Membranous glomerulonephritis is characterized by the formation of immune complexes in the basement membrane of the glomeruli. These immune complexes lead to thickening of the basement membrane, which in turn leads to proteinuria (loss of protein in the urine) and decreased kidney function. It typically produces a nephrotic syndrome clinical picture.
Membranous glomerulonephritis accounts for 25% of nephropathies in adults and 5% in children. It can occur at any age, but is most commonly diagnosed in people between the ages of 50 and 70. Men are slightly more likely to be affected than women.
In most cases, the cause of membranous glomerulonephritis is not known. However, it is thought to be an autoimmune disorder, in which the immune system mistakenly attacks the kidneys.
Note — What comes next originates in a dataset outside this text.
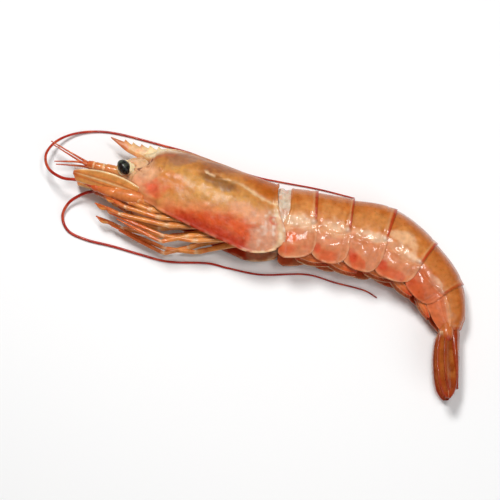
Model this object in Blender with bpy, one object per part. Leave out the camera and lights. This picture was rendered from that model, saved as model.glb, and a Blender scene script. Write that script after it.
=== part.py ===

In some cases, membranous glomerulonephritis is caused by a secondary condition, such as a viral or bacterial infection, or a cancer.
Risk factors include:
- Hepatitis B virus
- Autoimmune diseases
In membranous glomerulonephritis , immune complexes form in the basement membrane of the glomeruli. These immune complexes are composed of antibodies (proteins produced by the immune system) and antigens (substances that the immune system recognizes as foreign). The immune complexes lead to inflammation and thickening of the basement membrane, which in turn leads to proteinuria and decreased kidney function.
The most common clinical features of membranous glomerulonephritis are consistent with nephrotic syndrome, including proteinuria, hypoalbuminaemia and oedema. Other clinical features may include hypertension and hyperlipidaemia. In some cases, there may be no symptoms at all.
The diagnosis of membranous glomerulonephritis is typically made based on the presence of proteinuria (on urine tests) and a characteristic pattern of immune complexes on a kidney biopsy. Other tests that may be used to diagnose membranous glomerulonephritis include blood tests to measure kidney function and urine tests to measure protein levels.
Light microscopy shows a thickened glomerular basement membrane but normal mesangium. Electron microscopy typically demonstrates immune complex deposition described as “spike and dome” appearance. Immunofluorescence shows IgG and C3 subepithelial deposition.
The main goal of treatment for membranous glomerulonephritis is to reduce proteinuria and preserve kidney function. Patients should be advised to follow a low-salt and low-protein diet. Patients with a medium-term risk of progression to ESRD should be offered immunosuppression with a combination of corticosteroid and cyclophosphamide. Additionally, most patients are offered ACEi to reduce proteinuria and blood pressure.
If left untreated, membranous glomerulonephritis can lead to progressive kidney damage and end-stage kidney disease. In untreated cases, a third of patients have spontaneous remission, a third develop partial remission and a third progress to end-stage renal failure. In some cases, it can also lead to hypertension and heart disease.